Aim =>
Copy every line, exactly and only, from the line containing "LACE_END_MEDIAL, CORD_RADIUS, lace_cloth, 6.0)" to the line containing "if empty is", both lines included.

### Data ###

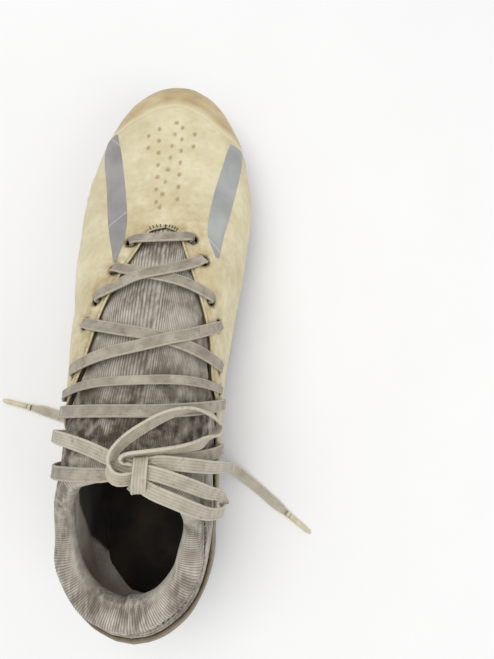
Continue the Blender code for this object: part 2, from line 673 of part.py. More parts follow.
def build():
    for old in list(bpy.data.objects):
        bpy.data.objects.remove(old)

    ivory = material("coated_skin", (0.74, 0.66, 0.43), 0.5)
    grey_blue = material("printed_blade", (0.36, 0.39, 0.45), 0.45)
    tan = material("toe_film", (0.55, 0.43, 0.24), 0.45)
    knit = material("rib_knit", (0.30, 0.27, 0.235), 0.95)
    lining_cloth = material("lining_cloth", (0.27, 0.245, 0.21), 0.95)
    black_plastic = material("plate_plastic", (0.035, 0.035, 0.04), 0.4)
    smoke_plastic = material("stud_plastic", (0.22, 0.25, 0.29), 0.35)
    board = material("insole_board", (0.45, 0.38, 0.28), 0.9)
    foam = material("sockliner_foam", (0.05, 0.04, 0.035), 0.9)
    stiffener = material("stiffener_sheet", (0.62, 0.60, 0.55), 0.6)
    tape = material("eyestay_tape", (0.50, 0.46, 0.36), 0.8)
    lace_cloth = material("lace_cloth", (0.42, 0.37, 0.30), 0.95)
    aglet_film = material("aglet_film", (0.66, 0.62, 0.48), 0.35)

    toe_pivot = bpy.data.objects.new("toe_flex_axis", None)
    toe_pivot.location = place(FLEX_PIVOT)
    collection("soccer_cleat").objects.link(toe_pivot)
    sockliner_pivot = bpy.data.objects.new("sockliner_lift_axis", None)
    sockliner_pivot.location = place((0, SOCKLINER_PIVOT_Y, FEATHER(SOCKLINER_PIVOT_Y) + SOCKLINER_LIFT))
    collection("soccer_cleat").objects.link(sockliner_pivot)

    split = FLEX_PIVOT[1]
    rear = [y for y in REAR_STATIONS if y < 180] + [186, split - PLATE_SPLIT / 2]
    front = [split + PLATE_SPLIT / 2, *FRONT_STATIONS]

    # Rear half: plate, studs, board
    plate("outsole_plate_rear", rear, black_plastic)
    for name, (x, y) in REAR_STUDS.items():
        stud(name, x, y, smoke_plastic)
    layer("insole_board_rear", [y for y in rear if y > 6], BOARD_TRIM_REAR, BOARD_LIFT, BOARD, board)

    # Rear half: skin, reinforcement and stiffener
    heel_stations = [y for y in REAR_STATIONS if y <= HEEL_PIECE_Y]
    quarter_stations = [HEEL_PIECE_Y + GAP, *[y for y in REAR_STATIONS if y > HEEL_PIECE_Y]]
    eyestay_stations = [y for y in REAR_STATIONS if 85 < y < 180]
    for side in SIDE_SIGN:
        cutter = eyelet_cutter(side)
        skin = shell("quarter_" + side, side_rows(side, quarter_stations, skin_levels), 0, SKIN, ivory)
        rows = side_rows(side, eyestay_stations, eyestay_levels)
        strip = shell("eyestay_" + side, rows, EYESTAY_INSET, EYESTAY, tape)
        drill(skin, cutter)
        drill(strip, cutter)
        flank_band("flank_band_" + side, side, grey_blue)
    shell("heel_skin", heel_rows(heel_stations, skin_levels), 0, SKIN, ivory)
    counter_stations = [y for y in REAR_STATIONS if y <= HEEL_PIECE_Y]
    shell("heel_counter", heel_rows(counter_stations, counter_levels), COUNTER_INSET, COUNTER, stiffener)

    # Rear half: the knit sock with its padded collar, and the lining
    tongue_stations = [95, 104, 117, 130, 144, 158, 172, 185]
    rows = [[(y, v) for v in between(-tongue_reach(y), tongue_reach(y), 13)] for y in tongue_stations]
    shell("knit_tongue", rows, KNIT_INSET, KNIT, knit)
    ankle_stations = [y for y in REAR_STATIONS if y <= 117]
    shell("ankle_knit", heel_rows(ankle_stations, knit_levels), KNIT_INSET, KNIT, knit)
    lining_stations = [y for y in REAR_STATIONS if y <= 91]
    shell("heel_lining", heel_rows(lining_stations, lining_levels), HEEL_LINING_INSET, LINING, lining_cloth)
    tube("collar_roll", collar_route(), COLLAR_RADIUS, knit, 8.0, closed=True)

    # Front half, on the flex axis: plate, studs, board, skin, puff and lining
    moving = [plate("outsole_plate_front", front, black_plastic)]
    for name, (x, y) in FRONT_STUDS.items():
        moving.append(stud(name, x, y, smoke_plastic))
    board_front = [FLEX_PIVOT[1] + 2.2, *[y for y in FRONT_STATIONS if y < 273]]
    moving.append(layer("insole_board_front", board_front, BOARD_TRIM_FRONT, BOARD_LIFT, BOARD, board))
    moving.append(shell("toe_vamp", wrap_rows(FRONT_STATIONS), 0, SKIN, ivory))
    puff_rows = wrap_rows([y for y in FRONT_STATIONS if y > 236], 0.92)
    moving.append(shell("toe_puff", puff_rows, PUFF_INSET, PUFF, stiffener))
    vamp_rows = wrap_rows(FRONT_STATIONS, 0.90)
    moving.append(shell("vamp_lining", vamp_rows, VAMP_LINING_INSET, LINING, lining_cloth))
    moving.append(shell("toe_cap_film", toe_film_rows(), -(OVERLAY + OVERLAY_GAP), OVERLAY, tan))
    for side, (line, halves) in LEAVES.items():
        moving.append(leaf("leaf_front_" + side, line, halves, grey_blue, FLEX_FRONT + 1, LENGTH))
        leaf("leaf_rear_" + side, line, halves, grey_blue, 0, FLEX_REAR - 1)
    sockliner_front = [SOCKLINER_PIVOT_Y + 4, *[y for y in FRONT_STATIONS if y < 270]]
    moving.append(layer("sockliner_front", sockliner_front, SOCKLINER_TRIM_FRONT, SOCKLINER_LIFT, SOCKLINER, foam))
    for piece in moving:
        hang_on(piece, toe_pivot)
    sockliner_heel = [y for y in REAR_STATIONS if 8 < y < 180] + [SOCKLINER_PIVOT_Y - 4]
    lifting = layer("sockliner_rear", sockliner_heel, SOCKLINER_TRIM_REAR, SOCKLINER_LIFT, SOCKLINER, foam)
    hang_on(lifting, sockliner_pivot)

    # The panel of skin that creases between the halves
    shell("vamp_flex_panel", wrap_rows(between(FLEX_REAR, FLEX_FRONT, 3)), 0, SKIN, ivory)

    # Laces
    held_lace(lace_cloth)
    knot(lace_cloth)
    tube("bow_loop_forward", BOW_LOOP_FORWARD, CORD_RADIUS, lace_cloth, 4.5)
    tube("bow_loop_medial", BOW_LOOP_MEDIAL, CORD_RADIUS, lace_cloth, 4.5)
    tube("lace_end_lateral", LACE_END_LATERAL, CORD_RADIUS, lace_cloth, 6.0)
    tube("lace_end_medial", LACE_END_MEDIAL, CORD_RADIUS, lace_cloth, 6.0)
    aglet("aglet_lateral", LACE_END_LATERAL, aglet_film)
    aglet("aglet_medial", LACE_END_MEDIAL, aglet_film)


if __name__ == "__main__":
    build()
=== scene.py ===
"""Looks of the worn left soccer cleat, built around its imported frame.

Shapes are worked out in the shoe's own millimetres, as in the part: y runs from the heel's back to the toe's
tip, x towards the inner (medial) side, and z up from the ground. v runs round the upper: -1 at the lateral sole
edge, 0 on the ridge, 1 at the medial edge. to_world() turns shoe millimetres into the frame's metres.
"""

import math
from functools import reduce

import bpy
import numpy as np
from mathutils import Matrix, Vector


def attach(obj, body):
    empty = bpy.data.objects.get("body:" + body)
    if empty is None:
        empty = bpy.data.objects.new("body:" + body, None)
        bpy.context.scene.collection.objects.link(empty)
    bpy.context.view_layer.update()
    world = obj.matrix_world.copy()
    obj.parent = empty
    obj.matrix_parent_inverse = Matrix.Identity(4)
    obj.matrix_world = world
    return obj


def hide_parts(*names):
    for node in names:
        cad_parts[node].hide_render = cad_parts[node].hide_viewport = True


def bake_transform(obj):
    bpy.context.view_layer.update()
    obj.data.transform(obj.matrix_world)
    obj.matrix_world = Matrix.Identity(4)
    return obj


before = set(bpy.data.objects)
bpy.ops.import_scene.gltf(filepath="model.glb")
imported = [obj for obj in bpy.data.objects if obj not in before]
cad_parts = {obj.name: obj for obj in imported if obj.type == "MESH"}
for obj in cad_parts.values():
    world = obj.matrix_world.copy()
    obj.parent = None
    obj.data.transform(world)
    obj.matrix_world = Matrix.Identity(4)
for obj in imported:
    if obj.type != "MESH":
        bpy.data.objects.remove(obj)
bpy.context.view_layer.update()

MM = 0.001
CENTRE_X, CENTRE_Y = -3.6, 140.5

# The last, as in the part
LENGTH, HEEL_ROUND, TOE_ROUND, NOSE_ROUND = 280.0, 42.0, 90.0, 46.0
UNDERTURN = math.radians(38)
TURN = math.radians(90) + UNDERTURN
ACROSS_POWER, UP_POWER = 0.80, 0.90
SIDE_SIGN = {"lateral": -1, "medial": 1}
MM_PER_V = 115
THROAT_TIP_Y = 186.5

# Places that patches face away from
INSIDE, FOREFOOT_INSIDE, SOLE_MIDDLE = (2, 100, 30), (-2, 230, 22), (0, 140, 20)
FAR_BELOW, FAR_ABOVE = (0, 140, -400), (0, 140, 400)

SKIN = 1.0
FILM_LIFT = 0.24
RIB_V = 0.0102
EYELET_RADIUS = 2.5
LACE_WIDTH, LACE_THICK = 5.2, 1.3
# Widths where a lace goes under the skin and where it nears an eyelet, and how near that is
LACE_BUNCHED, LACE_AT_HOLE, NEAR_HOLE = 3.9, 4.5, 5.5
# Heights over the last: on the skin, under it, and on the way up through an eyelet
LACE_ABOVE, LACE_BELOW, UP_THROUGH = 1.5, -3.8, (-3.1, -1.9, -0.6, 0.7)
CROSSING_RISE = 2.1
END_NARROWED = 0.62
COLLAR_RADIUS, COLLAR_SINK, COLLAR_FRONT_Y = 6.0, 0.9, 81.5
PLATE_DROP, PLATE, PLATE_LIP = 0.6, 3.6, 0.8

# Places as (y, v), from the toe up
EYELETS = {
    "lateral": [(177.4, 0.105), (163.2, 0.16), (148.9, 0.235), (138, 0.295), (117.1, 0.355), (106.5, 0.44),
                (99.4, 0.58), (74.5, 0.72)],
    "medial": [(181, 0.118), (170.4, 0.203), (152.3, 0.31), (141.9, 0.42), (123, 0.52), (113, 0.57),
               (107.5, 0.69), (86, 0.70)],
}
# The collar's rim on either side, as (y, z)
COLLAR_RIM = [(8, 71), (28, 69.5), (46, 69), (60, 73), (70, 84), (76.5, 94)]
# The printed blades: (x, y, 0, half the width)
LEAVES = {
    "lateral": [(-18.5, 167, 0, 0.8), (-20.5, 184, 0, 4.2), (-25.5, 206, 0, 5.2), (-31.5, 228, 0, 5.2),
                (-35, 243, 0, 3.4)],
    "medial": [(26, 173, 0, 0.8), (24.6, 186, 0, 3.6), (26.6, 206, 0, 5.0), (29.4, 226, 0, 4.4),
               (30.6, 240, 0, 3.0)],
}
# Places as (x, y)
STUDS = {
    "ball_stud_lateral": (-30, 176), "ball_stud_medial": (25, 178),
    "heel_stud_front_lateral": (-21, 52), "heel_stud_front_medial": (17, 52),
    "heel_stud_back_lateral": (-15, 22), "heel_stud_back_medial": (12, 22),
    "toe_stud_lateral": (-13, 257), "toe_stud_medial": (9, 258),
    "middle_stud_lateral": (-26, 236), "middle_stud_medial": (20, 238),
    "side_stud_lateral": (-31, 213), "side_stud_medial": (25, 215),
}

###

Task result =>
    tube("lace_end_medial", LACE_END_MEDIAL, CORD_RADIUS, lace_cloth, 6.0)
    aglet("aglet_lateral", LACE_END_LATERAL, aglet_film)
    aglet("aglet_medial", LACE_END_MEDIAL, aglet_film)


if __name__ == "__main__":
    build()
=== scene.py ===
"""Looks of the worn left soccer cleat, built around its imported frame.

Shapes are worked out in the shoe's own millimetres, as in the part: y runs from the heel's back to the toe's
tip, x towards the inner (medial) side, and z up from the ground. v runs round the upper: -1 at the lateral sole
edge, 0 on the ridge, 1 at the medial edge. to_world() turns shoe millimetres into the frame's metres.
"""

import math
from functools import reduce

import bpy
import numpy as np
from mathutils import Matrix, Vector


def attach(obj, body):
    empty = bpy.data.objects.get("body:" + body)
    if empty is None:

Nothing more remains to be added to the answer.